事情をよく知らないお客さんに、「日本語お上手ね」とか言われて「ありがとうございます」って笑顔で返す。
ヨハンナ先生は高校の国語科の教師なんだけど。
一方で僕の両親は、ゆっくりとお湯に浸かって、何度も温泉を堪能していた。
その間に花園と枝折を連れて近所のお宮さんに初詣に行ったり、伊勢エビが入ったお重のおせちを頂いたり、お正月を楽しんでいる。
先生のご両親は恐縮してたけど、うちの家族もゆっくりとした元旦を過ごせたみたいで良かった。
夜遅くになって、母屋にヨハンナ先生が帰ってくる。
僕は、先生の部屋で着物を脱ぐのを手伝った。
「慣れないから、疲れた」
長襦袢になった先生が自分で肩を叩く。
僕は先生の背後に回って、肩を揉んだ。
「ありがとうね。
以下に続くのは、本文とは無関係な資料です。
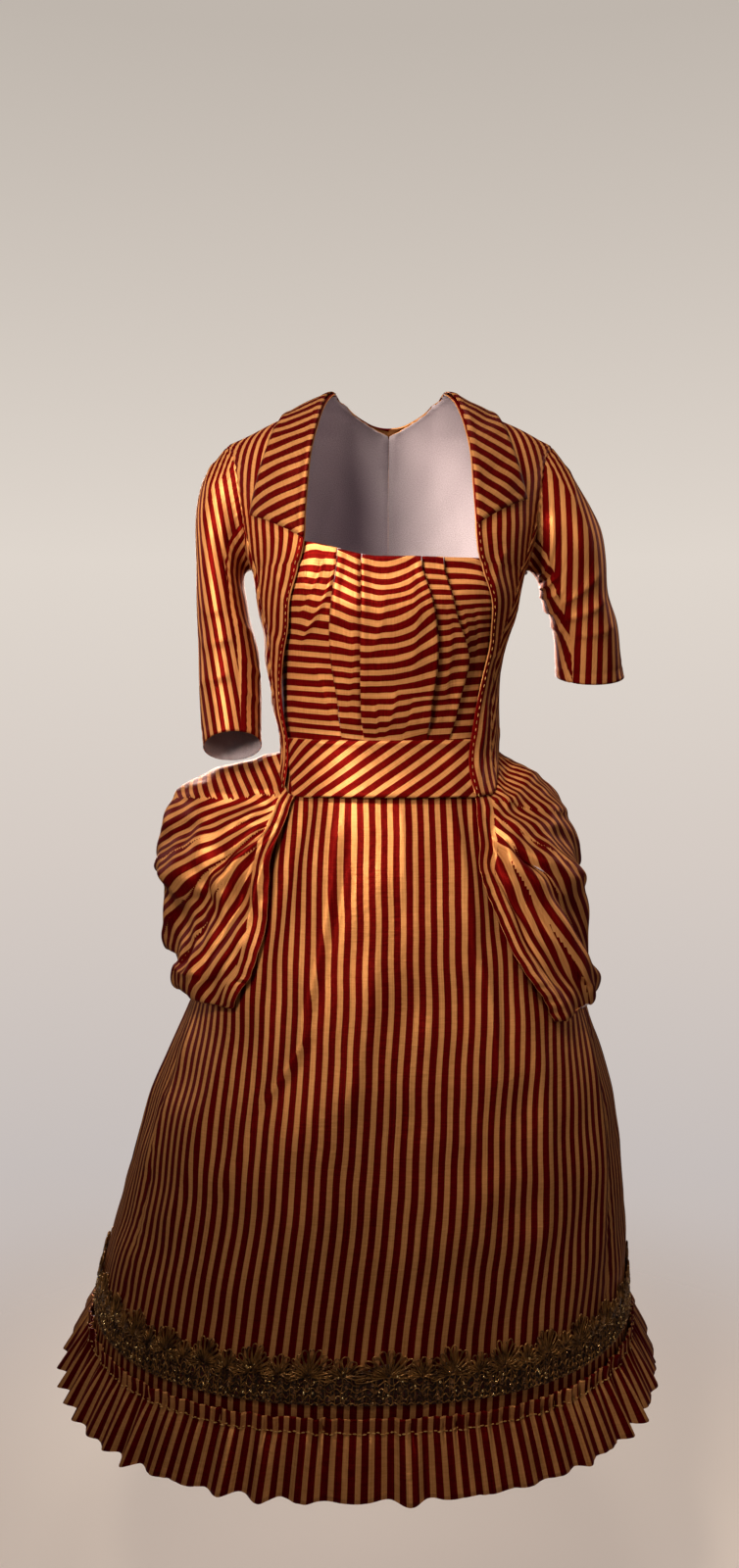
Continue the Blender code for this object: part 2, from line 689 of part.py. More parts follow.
# Front edge of each pannier, in degrees from the front, down its length
DRAPE_FRONT_COLUMNS = ("v", "right", "left")
DRAPE_FRONT_ROWS = (
    (0.00, 48.5, 40.0),
    (0.19, 47.0, 35.0),
    (0.35, 46.0, 31.0),
    (0.50, 43.5, 31.0),
    (0.62, 40.5, 33.5),
    (0.74, 40.0, 37.5),
    (0.86, 42.0, 42.0),
    (1.00, 45.0, 46.0),
)
DRAPE_FOLDS = {"right": (4.0, 0.0085), "left": (4.5, 0.0070)}     # count, depth
DRAPE_COLUMNS_PANNIER = 15
DRAPE_COLUMNS_BUSTLE = 16
TOP_DROP, MIDDLE_DROP, PINCH_DROP, LOW_DROP = 0.042, 0.133, 0.160, 0.223


def drape_point(angle, v, edge_distance, side):
    """A point of the drape: v runs from the waist seam, 0, to its turned-under bottom, 1."""
    top, middle, pinch, low, bottom = (along(DRAPE_ROWS, angle, c) for c in range(1, 6))
    seam = waist_seam(angle if abs(angle) <= 180 else 360 - abs(angle)) - SEAM
    tuck = 0.012 * smooth((low - 0.016) / 0.020) - 0.004
    knots = (
        (0.00, seam, JACKET_LIFT),
        (0.09, seam - 0.018, 0.55 * top),
        (0.19, seam - TOP_DROP, top),
        (0.34, (seam - TOP_DROP + WAIST_SEAM - MIDDLE_DROP) / 2, (top + middle) / 2 * 1.03),
        (0.49, WAIST_SEAM - MIDDLE_DROP, middle),
        (0.58, WAIST_SEAM - PINCH_DROP, pinch),
        (0.74, WAIST_SEAM - LOW_DROP, low),
        (0.86, bottom + 0.020, 0.85 * low + 0.001),
        (0.94, bottom, 0.50 * low + 0.003),
        (1.00, bottom + tuck, 0.0075),
    )
    z = along(knots, v, 1)
    reach = along(knots, v, 2)
    count, depth = DRAPE_FOLDS["right" if side < 0 else "left"]
    fan = math.atan2(v, edge_distance / 70.0 + 0.02) / (math.pi / 2)
    strength = smooth(edge_distance / 25.0) * smooth((v - 0.12) / 0.28) * (1 - smooth((v - 0.80) / 0.18))
    strength *= 1 - smooth((edge_distance - 60.0) / 16.0)
    reach += depth * strength * math.cos(math.tau * count * fan)
    around_back = 180.0 - abs(angle) if abs(angle) <= 180 else abs(angle) - 180.0
    swag = math.cos(math.tau * (2.6 * v - 0.25 * math.cos(math.radians(around_back * 1.6))))
    behind = 1 - smooth((around_back - 22.0) / 26.0)
    reach += 0.012 * swag * behind * smooth(v / 0.15) * (1 - smooth((v - 0.80) / 0.18))
    return on_skirt(angle, z, reach)


def make_drape(satin):
    levels = spread(1.0, 0.0, DRAPE_LEVELS)
    for name, side in (("right", -1), ("left", 1)):
        rows = []
        for v in levels:
            edge = along(DRAPE_FRONT_ROWS, v, column(DRAPE_FRONT_COLUMNS, name))
            start, stop = side * edge, side * (DRAPE_SEAM_ANGLE - 0.12)
            row = []
            for share in spread(0.0, 1.0, DRAPE_COLUMNS_PANNIER):
                angle = start + (stop - start) * share**1.15
                row.append(drape_point(angle, v, abs(angle - start), side))
            rows.append(row if side > 0 else row[::-1])
        cloth(f"pannier_{name}", rows, satin)
    rows = []
    for v in levels:
        row = []
        for angle in spread(DRAPE_SEAM_ANGLE + 0.12, 360 - DRAPE_SEAM_ANGLE - 0.12, DRAPE_COLUMNS_BUSTLE):
            signed = angle if angle <= 180 else angle - 360
            row.append(drape_point(signed, v, 999.0, 1))
        rows.append(row)
    cloth("bustle_puff", rows, satin)


def main():
    for piece in list(bpy.data.objects):
        bpy.data.objects.remove(piece)
    dress = bpy.data.collections.new("bustle_dress")
    bpy.context.scene.collection.children.link(dress)
    satin = new_material("striped_satin")
    lace = new_material("metal_lace")
    make_skirt(satin)
    make_lace(lace)
    make_ruffle(satin)
    make_plastron(satin)
    make_belt(satin)
    make_jacket(satin)
    for name, side in (("right", -1), ("left", 1)):
        make_sleeve(name, side, satin)
    make_collar(satin)
    make_drape(satin)


main()
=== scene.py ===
import math

import bpy
import numpy as np
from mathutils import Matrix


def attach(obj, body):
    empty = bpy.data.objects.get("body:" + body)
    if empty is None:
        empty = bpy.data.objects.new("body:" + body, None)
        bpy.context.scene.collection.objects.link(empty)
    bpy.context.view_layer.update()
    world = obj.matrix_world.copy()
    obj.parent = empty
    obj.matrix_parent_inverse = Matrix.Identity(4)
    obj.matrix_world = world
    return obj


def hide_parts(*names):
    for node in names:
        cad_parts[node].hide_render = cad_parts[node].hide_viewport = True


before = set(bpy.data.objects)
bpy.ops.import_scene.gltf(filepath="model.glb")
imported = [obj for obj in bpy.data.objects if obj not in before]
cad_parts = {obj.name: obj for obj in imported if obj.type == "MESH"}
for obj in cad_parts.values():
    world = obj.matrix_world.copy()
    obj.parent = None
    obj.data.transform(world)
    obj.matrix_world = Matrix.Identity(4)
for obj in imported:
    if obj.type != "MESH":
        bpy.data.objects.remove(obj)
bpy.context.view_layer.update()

# The dress's form, as its solids follow it: metres, z up, the front towards -y
form = {
    "waist": -0.372, "waistSeam": -0.362, "underarm": -0.160,
    "neckSide": 0.050, "neckTop": 0.030, "shoulderTip": 0.178, "shoulderDrop": 0.061,
    "squareness": 2.4, "yokeFlare": 0.8, "seam": 0.0006,
}
lifts = {"skirt": 0.0015, "plastron": 0.0020, "belt": 0.0065, "jacket": 0.0090, "collar": 0.0118}
wall = 0.0010  # shown thickness of the satin with its backing
stripePitch = 0.0127  # one red and one gold stripe: half an inch

formRows = (  # height, half width, depth to the front, depth to the back, sideways shift
    (-1.060, 0.3100, 0.3090, 0.395, -0.0340),
    (-1.005, 0.3050, 0.3000, 0.385, -0.0320),
    (-0.956, 0.2990, 0.2910, 0.374, -0.0295),
    (-0.913, 0.2925, 0.2820, 0.362, -0.0250),
    (-0.864, 0.2840, 0.2700, 0.347, -0.0185),
    (-0.813, 0.2750, 0.2570, 0.330, -0.0125),
    (-0.750, 0.2600, 0.2395, 0.307, -0.0085),
    (-0.678, 0.2350, 0.2170, 0.278, -0.0030),
    (-0.600, 0.2060, 0.1890, 0.243, 0.0000),
    (-0.540, 0.1820, 0.1660, 0.212, 0.0000),
    (-0.490, 0.1620, 0.1450, 0.180, 0.0000),
    (-0.440, 0.1410, 0.1220, 0.143, 0.0000),
    (-0.405, 0.1265, 0.1020, 0.112, 0.0000),
    (-0.372, 0.1170, 0.0890, 0.088, 0.0000),
    (-0.335, 0.1155, 0.0880, 0.084, 0.0000),
    (-0.285, 0.1165, 0.0945, 0.087, 0.0000),
    (-0.235, 0.1240, 0.1080, 0.093, 0.0000),
    (-0.200, 0.1360, 0.1170, 0.099, 0.0000),
    (-0.160, 0.1440, 0.1160, 0.103, 0.0000),
)


def smooth(t):
    t = np.clip(t, 0.0, 1.0)
    return t * t * (3.0 - 2.0 * t)


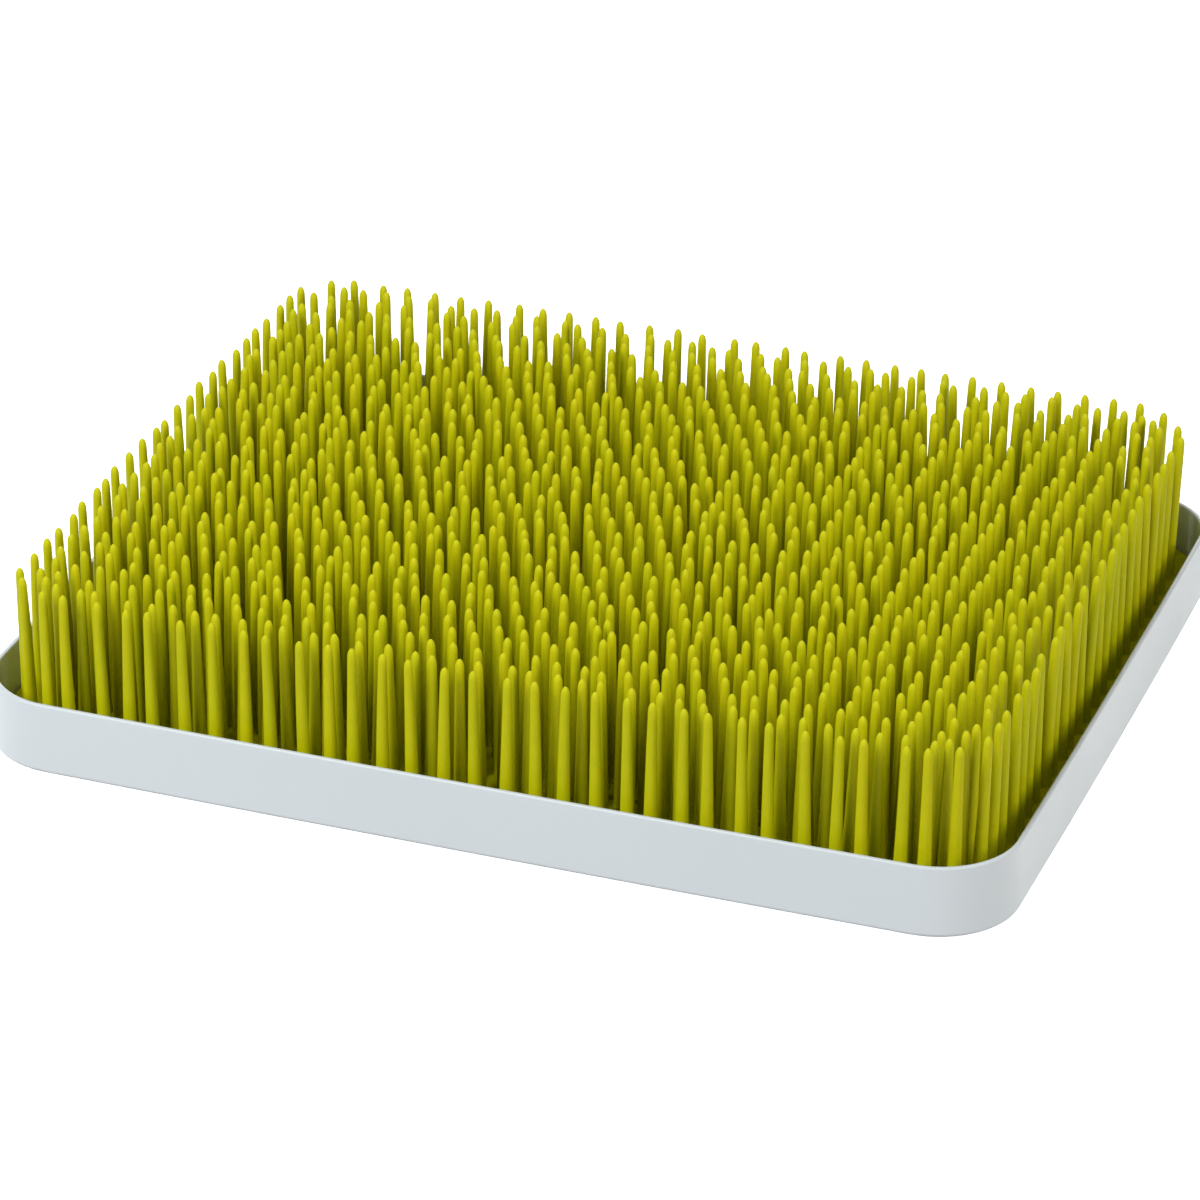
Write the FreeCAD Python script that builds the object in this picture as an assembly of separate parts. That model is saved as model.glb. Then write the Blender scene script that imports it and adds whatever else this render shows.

塞君が来てくれて、家事をしてくれて、本当に助かった。母も父も、塞君に心から感謝してるよ。母が、良いお婿さんに巡り会ったねって、しみじみ言ってた」
先生が教えてくれた。
先生のご両親から認められて、涙が出そうになる。
これも、主夫部で日々、鍛錬してた結果だ。
「こんな日は、塞君にヘッドスパでマッサージして欲しいなぁ」
二人だけの部屋で、先生がちょっと甘えん坊の顔を見せた。
これは、先生が僕だけに見せてくれる顔だ。
「いいですけど、ここには洗髪台がないですし。あれがないと、先生が服を着たまま、髪を洗えません」
僕が言ったら、ヨハンナ先生が「そうだねぇ」って空で考える。
「ねえ、内風呂に、二人で入っちゃおうか?」
「えっ?」
だって、それって……
「いいじゃない、私達、もうすぐ結婚するんだし」
「ですけど……」
「それとも、私の裸なんて見たくない?」
先生が悪戯っぽい顔で訊いた。
長襦袢の襟がはだけて、先生の胸元が覗く。
それはもちろん見たいけど。
控え目に言って、ガン見したいけど。
「嘘嘘、お義母さんもお義父さんもいるし、ここは塞君を襲ったりしないで、猫を被って大人しくしてないとね」
先生はそう言って、僕の髪をくしゃくしゃってした。
「あーあ、純情な男子高校生をからかうのは、楽しいなぁ」
まったく、教師にあるまじき発言だ。
「だけど、これくらいはいいよね」
先生が僕を抱き寄せた。
先生の胸に抱かれて、息が出来なくなる。
ヨハンナ先生、新年早々、僕をどきまぎさせないでください。